The jobless rate is as high as 50 to 60 percent among young people in many cities. Estimates in Toxteth put unemployment among black youths at 60 percent. In city centers these figures are combined with ancient housing and social sevices lower than those of Western Europe.

* A fresh look at Britain's famous police force and its tradition of not carrying firearms or using riot gear or emergency tactics outside Northern Ireland.

* New calls by Home Secretary William Whitelaw and police chiefs for parents to keep their youngsters off the streets at night.

The country is now in the midst of an intense public debate. Prime Minister Margaret Thatcher called the riots in Liverpool " the worst experience we have yet had in this country." The Conservative Thatcher government has condemned the rioting, has promised to strengthen the police, and has blamed parents.

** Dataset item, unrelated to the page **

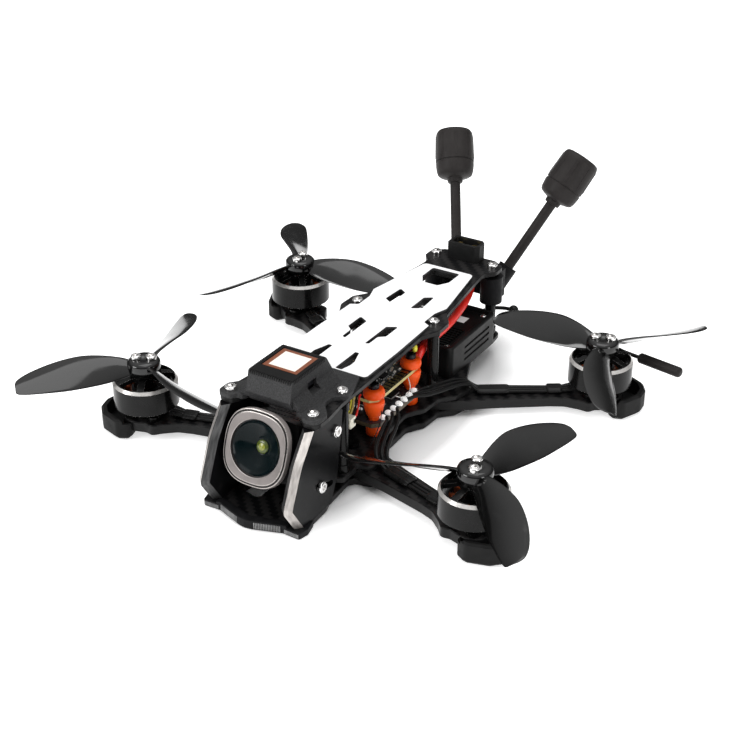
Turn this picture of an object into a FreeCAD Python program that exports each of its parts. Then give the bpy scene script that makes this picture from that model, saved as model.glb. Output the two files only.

The opposition Labour Party stresses the long-term need to spend much more money on basic causes: "decaying central areas of old cities where there are intolerably high levels of unemployment, unacceptably low levels of social services, and abysmally inadequate housing," according to shadow home secretary Roy Hattersley.

A general concern now is that more riots may be on the way as many thousands of teenagers leave school this summer and go straight onto the dole (unemployment relief). Britain already has 2.7 million out of work, almost 11 percent of the work force and the worst that Britain has known since the depression of the 1930s.

Youngsters who have never held a job since leaving school, frustrated, bored, and angry, are seen as major factors in the riots in Bristol a year ago, and this year in Brixton, Southall, and now in Liverpool, Manchester, and Wood Green in north London.

An official inquiry into the Brixton riots, conducted by Lord Scarman, is to expand to include Liverpool. Unemployment Minister James Prior proposes a plan costing L1 billion a year ($2 billion) to provide jobs or training for every 16 -year-old leaving school in 1983-84.

The Conservative government, facing a general election in that period, was clearly surprised and upset by the ferocity of the Liverpool riots and is scrambling to respond.

Police are once again in the center of debate here. Local residents, particularly balcks and Asians, see many of them as young, ill-trained, and officious. Minority groups blame overly aggressive police for sirring up resentment in Brixtol, Brixton, and Liverpool, where rioting is generally ascribed to antipolice sentiment rather than racial conflict.

The riots in Southall in London recently were more racial in tone, pitting white "skinhead" youths against Indians and Pakistanis. Mr. Whitelaw, in a speech July 7 to the Indian community in London, said government studies had found evidence that racist activity was increasing. He attacked "brutish and irrational hatred" which he said had already cost human lives.

In Liverpool, police were caught off guard by the suddenness and intensity of the rioting July 4,5,and 6. REinforcements were brought in from surrounding areas. Mr. Whitelaw called for stronger helmets and fire-resistant clothing. He defended the use of "CS" gas against crowds in Liverpool. Until now the British had used this gas, developed in the US from the active ingredients of cayenne pepper and paprika, only in Northern Ireland.

The issue now is whether British police can continue to be as discreet and as defensive as before in the face of the new rioting, and whether they should be armed.

"I don't want our police to change but they may have to," said one Liverpool businessman. The British people are proud of their police traditions but have also been genuinely shocked by the scale of recent riots.

Another concern here is the number of children of school age, some as yound as 8, seen looting stores and stoning police in Liverpool.

Ahmad Tabit in his small shop agreed with Mr. Whitelaw and police chiefs that parents really ought to keep their yound children and teen-agers off the streets instead of allowing them to be swept up in mass hysteria.

But mothers in Lodge Lane were scornful. "You might keep the very yound ones home, but when they're teen-agers, all you can do is try to find them," said one mother as she bought bread in a Lodge Lane shop.

British newspapers have also reported that many of the 11- and 12-year-olds charged with looting during the riots already had long police records. Other sources agreed that a large element of "criminal greed" was seen here: youngsters andm their parents crowding through shattered windows to carry away television sets, refrigerators, clothing, and other goods while fire s and riots erupted all around them.